**Raw data**

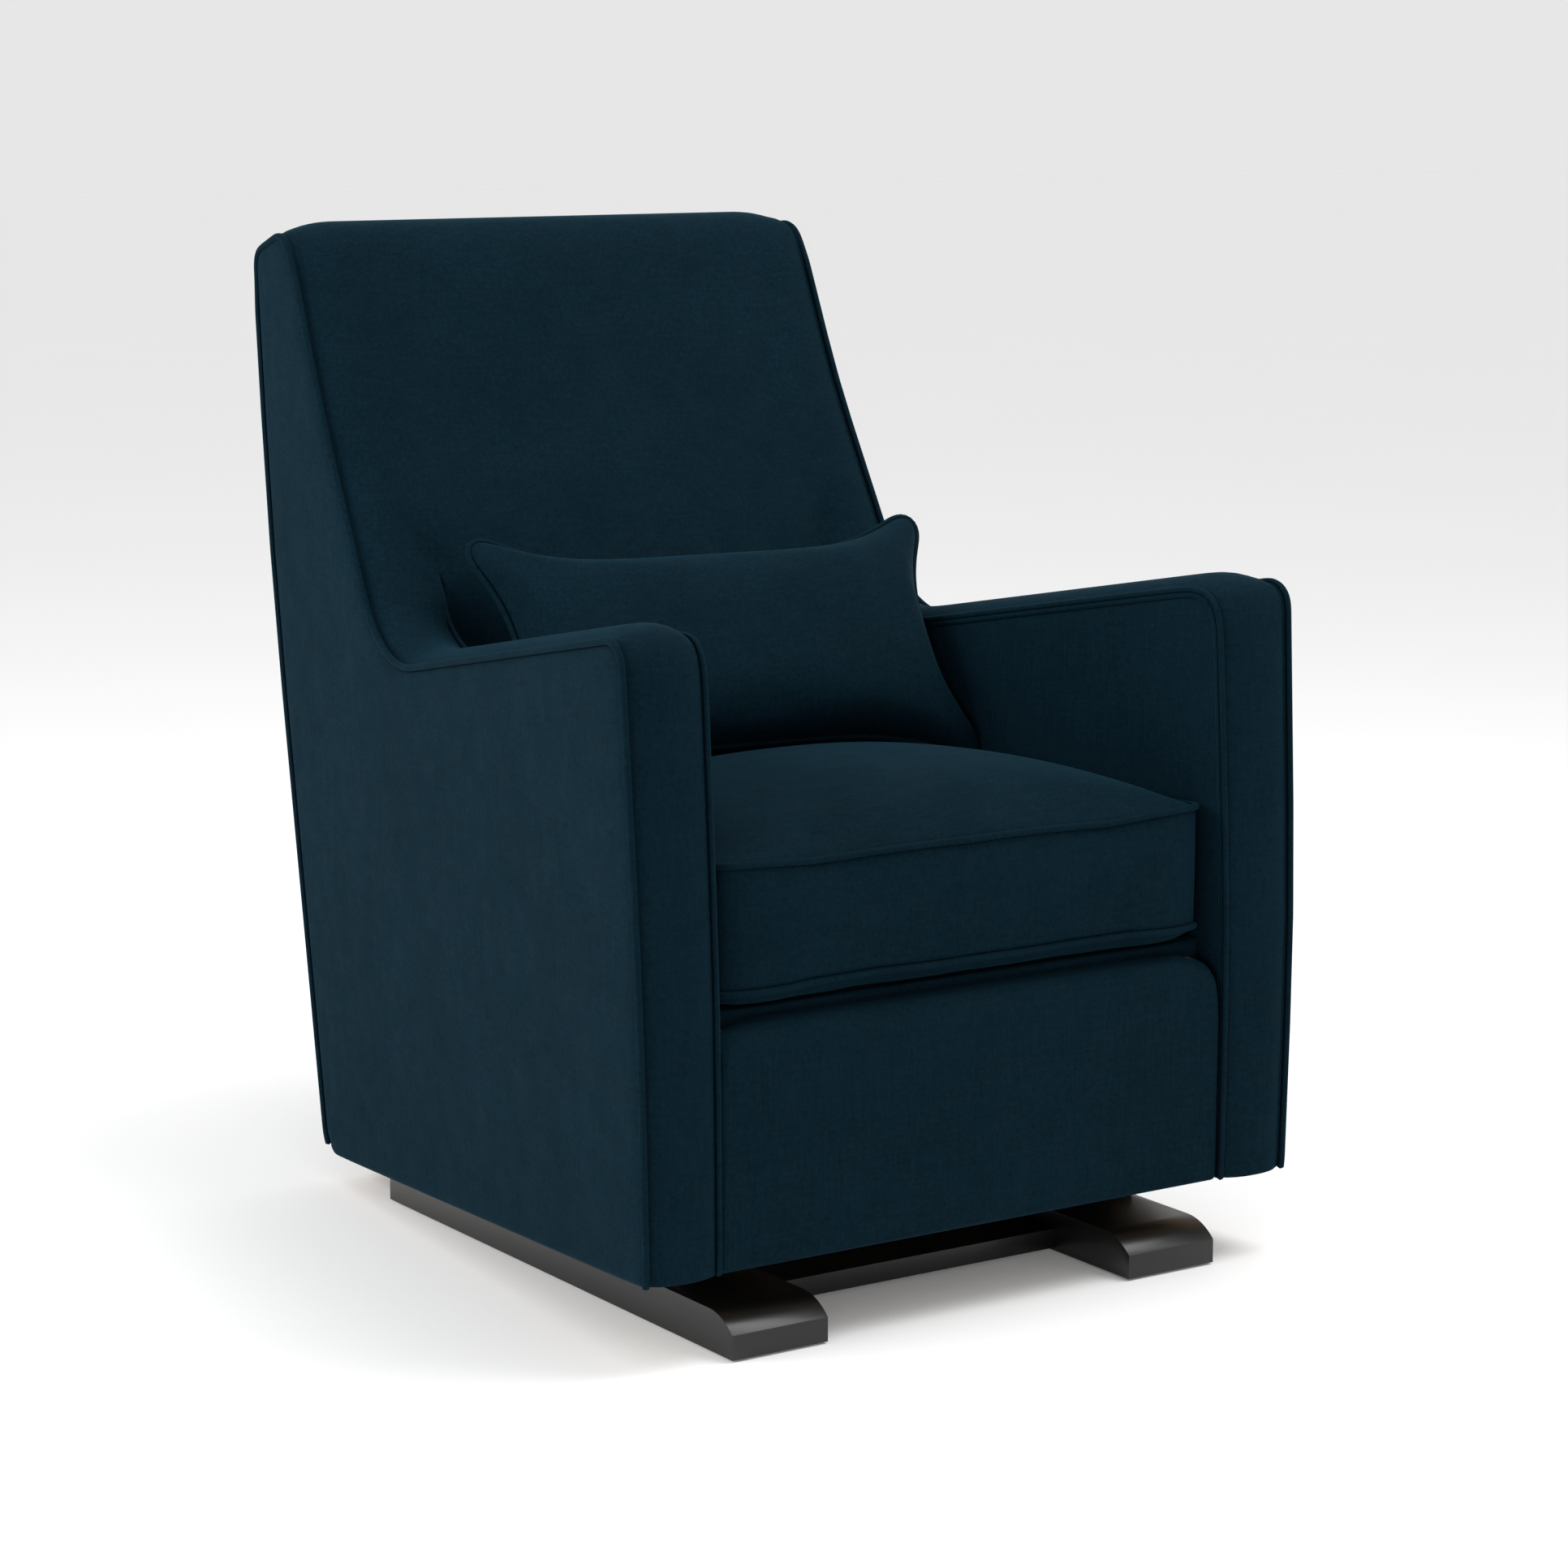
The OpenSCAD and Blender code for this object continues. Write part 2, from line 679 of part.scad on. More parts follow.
apron_corner_r = 30;
board_gap = 4;
apron_half = side_x(body_setback, apron_top_h) - arm_w;
module apron_front_shape(top) {
    difference() {
        translate([-big / 2, 0]) square([big, top]);
        for (s = [-1, 1]) difference() {
            translate([s > 0 ? apron_half - apron_corner_r : -apron_half, top - apron_corner_r])
                square(apron_corner_r);
            translate([s * (apron_half - apron_corner_r), top - apron_corner_r]) circle(r = apron_corner_r);
        }
        for (s = [-1, 1]) translate([s > 0 ? apron_half : -apron_half - big, top - apron_corner_r])
            square([big, apron_corner_r + 1]);
    }
}
module apron_slice(y0, y1, bottom, top) {
    intersection() {
        across(arm_w) strip([y0, bottom], [y1, top]);
        translate([0, y1, 0]) rotate([90, 0, 0]) linear_extrude(y1 - y0) apron_front_shape(top);
    }
}
module apron_board() {
    color(plywood) from_front()
        apron_slice(body_setback + apron_pad_t, front_rail_y, hem_front_h + board_gap,
            apron_top_h - board_gap);
}
module front_apron() {
    color(navy) from_front()
        apron_slice(body_setback, body_setback + apron_pad_t, hem_front_h - 1, apron_top_h);
}

// ---------- side frames and arms ----------
split_y = dip[0];
frame_inset = insets(arm_pad_t, arm_pad_t, back_pad_t, 2 * skin_t, skin_t, 0);

module side_panel(side) {
    color(navy) from_front() on_side(side) slab(0, skin_t)
        polygon(outline(insets(0, 0, 0, 0, 0, 0)));
}
module arm_frame(side) {
    color(plywood) from_front() on_side(side) slab(skin_t, wall_t) intersection() {
        polygon(outline(frame_inset));
        strip([-big, -big], [split_y, big]);
    }
}
module back_frame(side) {
    color(plywood) from_front() on_side(side) slab(skin_t, wall_t) intersection() {
        polygon(outline(frame_inset));
        strip([split_y, -big], [big, big]);
    }
}

module arm_pad(side) {
    color(navy) from_front() on_side(side) slab(skin_t, arm_w) intersection() {
        difference() {
            polygon(outline(insets(0, 0, 0, 0, 0, 0)));
            polygon(outline(insets(arm_pad_t, arm_pad_t, arm_pad_t, -welt_h, -welt_h, -welt_h)));
        }
        arm_side();
    }
}

// Depth band inside the arm between the outer plywood and the inner board
board_near = arm_w - inner_pad_t - inner_ply_t;
post_gap = 4;
post_inset = insets(arm_pad_t, arm_pad_t, back_pad_t, 0, 0, post_gap);
post_back_y = body_setback + arm_front_lean + arm_pad_t + post_d;
arm_rail_t = 30;
under_rail = insets(arm_pad_t, arm_pad_t + arm_rail_t, back_pad_t, 0, 0, post_gap);
arm_dir = unit(dip - corners[2]);
nose_dir = unit(corners[2] - corners[1]);
rail_nose_gap = 2;
nose_line = corners[2] + right_of(nose_dir) * (arm_pad_t + rail_nose_gap);
rail_upper = dip + right_of(arm_dir) * arm_pad_t;
rail_lower = dip + right_of(arm_dir) * (arm_pad_t + arm_rail_t);

// The stretch of the inside of the arm that lies ahead of the seat back's padding
module arm_core() {
    intersection() {
        polygon(outline(post_inset));
        polygon([[-big, seat_frame_h], [-big, big], [back_y(big), big],
            [back_y(seat_frame_h), seat_frame_h]]);
    }
}
module arm_posts() {
    color(pine) from_front() for (side = sides) on_side(side) slab(wall_t, board_near) intersection() {
        polygon(outline(under_rail));
        strip([0, 0], [post_back_y, big]);
    }
}
module arm_rails() {
    color(pine) from_front() for (side = sides) on_side(side) slab(wall_t, board_near) polygon([
        meet(nose_line, nose_dir, rail_upper, arm_dir),
        meet(dip, back_dir, rail_upper, arm_dir),
        meet(dip, back_dir, rail_lower, arm_dir),
        meet(nose_line, nose_dir, rail_lower, arm_dir)
    ]);
}
module inner_arm_boards() {
    color(plywood) from_front() for (side = sides) on_side(side)
        slab(board_near, board_near + inner_ply_t) arm_core();
}
module inner_arm(side) {
    color(navy_dark) from_front() on_side(side) slab(board_near + inner_ply_t, arm_w) arm_core();
}

// ---------- welts ----------
module side_welts() {
    color(navy_dark) from_front() for (side = sides) on_side(side) slab(skin_t - welt_w, skin_t)
        difference() {
            polygon(outline(insets(-welt_h, -welt_h, -welt_h, -welt_h, -welt_h, 0)));
            polygon(outline(insets(0, 0, 0, 0, 0, -welt_h)));
        }
}
module arm_welts() {
    color(navy_dark) from_front() for (side = sides) on_side(side) slab(arm_w - welt_w, arm_w)
        intersection() {
            difference() {
                polygon(outline(insets(-welt_h, -welt_h, -welt_h, 0, 0, 0)));
                polygon(outline(insets(0, 0, 0, -welt_h, -welt_h, -welt_h)));
            }
            arm_side();
        }
}

// ---------- back ----------
module inside_back() {
    color(navy) from_front() {
        across(skin_t) intersection() {
            difference() {
                polygon(outline(insets(0, 0, 0, -back_crown, 0, 0)));
                polygon(outline(insets(0, 0, back_pad_t, 2 * skin_t, -welt_h, 0)));
            }
            back_side();
        }
        across(arm_w) polygon([
            [back_y(deck_back_h + deck_t), deck_back_h + deck_t],
            cut_point + back_dir,
            cut_point + back_dir + back_in * back_pad_t,
            [back_y(deck_back_h + deck_t) + back_pad_t / back_in[0], deck_back_h + deck_t]
        ]);
    }
}
module outside_back() {
    color(navy) from_front() across(skin_t) difference() {
        polygon(outline(insets(0, 0, 0, 2 * skin_t, 0, 0)));
        polygon(outline(insets(-welt_h, -welt_h, -welt_h, -welt_h, skin_t, -welt_h)));
    }
}

// A bar across the back, seen from the side: a length along the back edge at a depth behind it
module back_bar(at, length, near, far) {
    p = dip + back_dir * at;
    polygon([p + back_in * near, p + back_dir * length + back_in * near,
        p + back_dir * length + back_in * far, p + back_in * far]);
}
back_length = norm(top_front - dip);
strap_t = 2;
strap_w = 50;
strap_count = 4;
top_rail_w = 60;
rail_gap = 4;
top_rail_h = top_z - top_drop - 2 * (skin_t + rail_gap);
lower_rail_drop = 40;
hem_rail_h = hem_rear_h + 16;
hem_rail_y = rear_y - rear_hem_tuck - rail_gap;
first_strap = 0.12;
strap_step = 0.19;
strap_near = back_pad_t + back_sweep / 2;

module top_back_rail() {
    color(pine) from_front() across(wall_t)
        strip([rear_y - skin_t - rail_gap - rail_t, top_rail_h - top_rail_w],
            [rear_y - skin_t - rail_gap, top_rail_h]);
}
module lower_back_rail() {
    near = strap_near + strap_t;
    color(pine) from_front() across(wall_t) back_bar(-lower_rail_drop, top_rail_w, near, near + rail_t);
}
module rear_hem_rail() {
    color(pine) from_front() across(wall_t)
        strip([hem_rail_y - rail_t, hem_rail_h], [hem_rail_y, hem_rail_h + top_rail_w]);
}
module back_webbing() {
    color(cambric) from_front() across(wall_t)
        for (i = [0:strap_count - 1])
            back_bar(back_length * (first_strap + strap_step * i), strap_w, strap_near, strap_near + strap_t);
}

// ---------- seat cushion ----------
cushion_low = deck_h + 1;
cushion_front = body_setback;
crown_steps = 10;

function hump(half, rise, base) = [for (i = [0:crown_steps])
    let (t = 2 * i / crown_steps - 1)
    [half * t, base + rise * (1 - t * t)]];

// The cushion's outer form, or the form a cover's thickness inside it
module cushion_body(inner) {
    fall = tan(seat_pitch);
    low = cushion_low + inner;
    high = cushion_low + cushion_t - inner;
    y0 = cushion_front + inner;
    y_low = back_y(low - fall * deck_back_y) - cushion_gap - inner;
    y_high = back_y(high - fall * deck_back_y) - cushion_gap - inner;
    crowned = high + cushion_crown;
    half = side_x(0, high) - arm_w - cushion_gap;
    intersection() {
        across(arm_w + cushion_gap + inner) polygon([
            [y0, low - fall * y0],
            [y0, crowned - fall * y0],
            [y_high, crowned - fall * y_high],
            [y_high, high - fall * y_high],
            [y_low, low - fall * y_low]
        ]);
        translate([0, 0, cushion_low]) rotate([-seat_pitch, 0, 0]) translate([0, big / 2, 0])
            rotate([90, 0, 0]) linear_extrude(big)
                polygon(concat([[half, -big / 10], [-half, -big / 10]],
                    hump(half, cushion_crown, high - cushion_low)));
    }
}
module seat_cushion_cover() {
    color(navy) from_front() difference() {
        cushion_body(0);
        cushion_body(cover_t);
    }
}
module seat_cushion_foam() {
    color(foam) from_front() cushion_body(cover_t);
}

// ---------- lumbar pillow ----------
pillow_rest = cushion_low + cushion_t + cushion_crown - tan(seat_pitch) * deck_back_y + pillow_gap;
pillow_z = pillow_rest + pillow_l / 2 * cos(pillow_lean);
pillow_y = back_y(pillow_z) - pillow_standoff;
pillow_w = 2 * (side_x(pillow_y, pillow_z) - arm_w - pillow_shift - pillow_side_gap);
pillow_edge_t = 16;

module pillow_body(inner) {
    translate([pillow_shift, pillow_y, pillow_z]) rotate([0, 0, -pillow_turn]) rotate([-pillow_lean, 0, 0])
        intersection() {
            rotate([90, 0, 90]) linear_extrude(pillow_w - 2 * inner, center = true)
                polygon(lens(pillow_l / 2 - inner, pillow_t / 2 - inner));
            linear_extrude(big, center = true)
                polygon([for (p = lens(pillow_w / 2 - inner, pillow_t / 2 - inner)) [p[1], p[0]]]);
        }
}
// A closed lens, half_l tall each way and half_t thick each way, with blunt ends
function lens(half_l, half_t) = concat(
    [for (p = hump(half_l, half_t - pillow_edge_t / 2, pillow_edge_t / 2)) [p[1], p[0]]],
    [for (p = hump(half_l, half_t - pillow_edge_t / 2, pillow_edge_t / 2)) [-p[1], -p[0]]]);

module lumbar_pillow_cover() {
    color(navy) from_front() difference() {
        pillow_body(0);
        pillow_body(cover_t);
    }
}
module lumbar_pillow_fill() {
    color(foam) from_front() pillow_body(cover_t);
}

skid(left);  // left_skid
skid(right);  // right_skid
front_cross_board();
rear_cross_board();
board_dowels();
floor_pads();
front_pivot_brackets();
rear_pivot_brackets();
bracket_screws();
glide_stops();
upper_pivot_bolts();
upper_pivot_nuts();
pivot_spacers();
swing_link(left, front_pivot_y);  // left_front_link
swing_link(right, front_pivot_y);  // right_front_link
front_link_bushes();
swing_link(left, rear_pivot_y);  // left_rear_link
swing_link(right, rear_pivot_y);  // right_rear_link
rear_link_bushes();
carriage_plate(left);  // left_carriage_plate
carriage_plate(right);  // right_carriage_plate
carriage_tubes();
lower_pivot_bolts();
lower_pivot_nuts();
carriage_bolts();
mount_rails();
front_seat_rail();
rear_seat_rail();
seat_springs();
spring_clips();
corner_blocks();
seat_deck();
dust_cover();
apron_board();
front_apron();
side_panel(left);  // left_side_panel
side_panel(right);  // right_side_panel
arm_frame(left);  // left_arm_frame
arm_frame(right);  // right_arm_frame
back_frame(left);  // left_back_frame
back_frame(right);  // right_back_frame
arm_posts();
arm_rails();
inner_arm_boards();
inner_arm(left);  // left_inner_arm
inner_arm(right);  // right_inner_arm
arm_pad(left);  // left_arm_pad
arm_pad(right);  // right_arm_pad
side_welts();
arm_welts();
top_back_rail();
lower_back_rail();
rear_hem_rail();
back_webbing();
inside_back();
outside_back();
seat_cushion_cover();
seat_cushion_foam();
lumbar_pillow_cover();
lumbar_pillow_fill();
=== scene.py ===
# The looks of a glider nursery chair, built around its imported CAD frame.
# Metres, +Z up, and the seat faces -Y. "Right" is +X.

import json
import math

import bmesh
import bpy
import numpy as np
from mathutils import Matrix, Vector
from mathutils.geometry import delaunay_2d_cdt


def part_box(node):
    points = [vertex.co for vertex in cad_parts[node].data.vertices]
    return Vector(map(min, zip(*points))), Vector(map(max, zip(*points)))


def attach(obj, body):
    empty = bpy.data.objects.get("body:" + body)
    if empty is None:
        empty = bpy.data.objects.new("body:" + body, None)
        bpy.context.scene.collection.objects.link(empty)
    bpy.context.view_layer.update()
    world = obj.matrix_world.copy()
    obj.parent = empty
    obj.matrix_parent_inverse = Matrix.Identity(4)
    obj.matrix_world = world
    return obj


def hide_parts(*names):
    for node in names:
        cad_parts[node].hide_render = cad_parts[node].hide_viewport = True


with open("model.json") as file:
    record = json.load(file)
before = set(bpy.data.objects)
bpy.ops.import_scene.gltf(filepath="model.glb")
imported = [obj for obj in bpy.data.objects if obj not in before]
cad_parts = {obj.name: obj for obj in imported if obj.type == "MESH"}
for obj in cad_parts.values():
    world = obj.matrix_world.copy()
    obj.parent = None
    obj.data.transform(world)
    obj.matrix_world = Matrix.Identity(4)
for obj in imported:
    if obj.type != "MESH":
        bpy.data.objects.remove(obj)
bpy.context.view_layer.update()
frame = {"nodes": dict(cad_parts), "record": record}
MM = 0.001
CHAIR = "chair"


# ---------------------------------------------------------------- meshes
def mesh_object(name, verts, faces):
    """A smooth-shaded mesh object from plain vertices and faces."""
    mesh = bpy.data.meshes.new(name)
    mesh.from_pydata([tuple(map(float, v)) for v in verts], [], [tuple(map(int, f)) for f in faces])
    mesh.validate()
    mesh.polygons.foreach_set("use_smooth", [True] * len(mesh.polygons))
    mesh.update()
    obj = bpy.data.objects.new(name, mesh)
    bpy.context.scene.collection.objects.link(obj)
    return obj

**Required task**
Copy all lines from the listing that contain "Identity".

**Task response**
    obj.matrix_parent_inverse = Matrix.Identity(4)
    obj.matrix_world = Matrix.Identity(4)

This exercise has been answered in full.